Hence, the value of the area of the bounded region, using integration is $\dfrac{4}{3}\left( {\sqrt 3 + 4\pi } \right)$ sq. units.

Note:
While calculating the area of the bounded region we should subtract the area of the parabola as the region is bounded in between the curves only. We should write the proper coordinates of the intersection of the curves on the Cartesian plane as it is used to get the limits of the integration part of the equation to find out the area of the bounded region.

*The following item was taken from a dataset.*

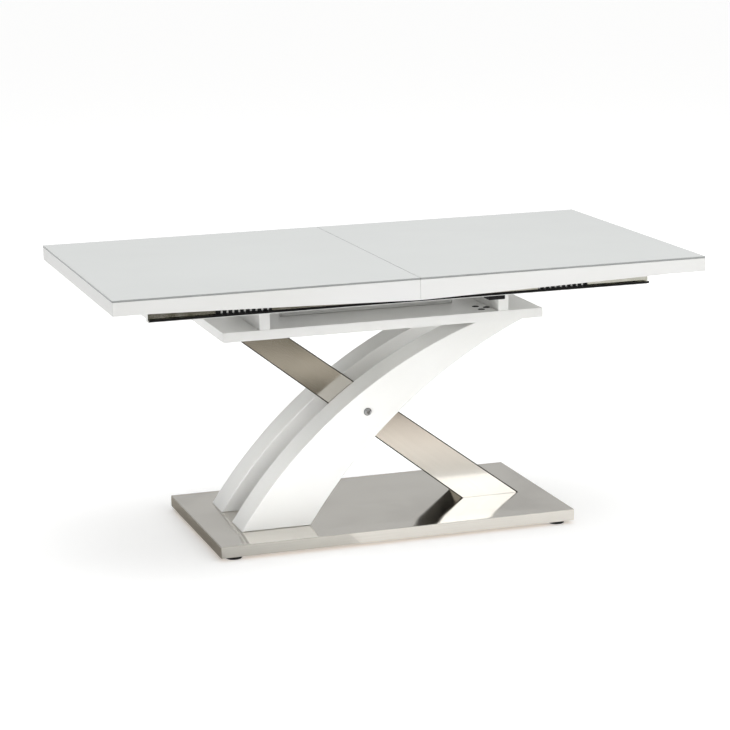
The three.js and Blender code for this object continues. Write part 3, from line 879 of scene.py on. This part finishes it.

While writing the coordinates of a point always the X-axis intercept of the point is written first and then the Y-axis intercept is written. Also in the representation of this axis in the Cartesian plane are perpendicular to each other and intersecting at a point which is named as the origin.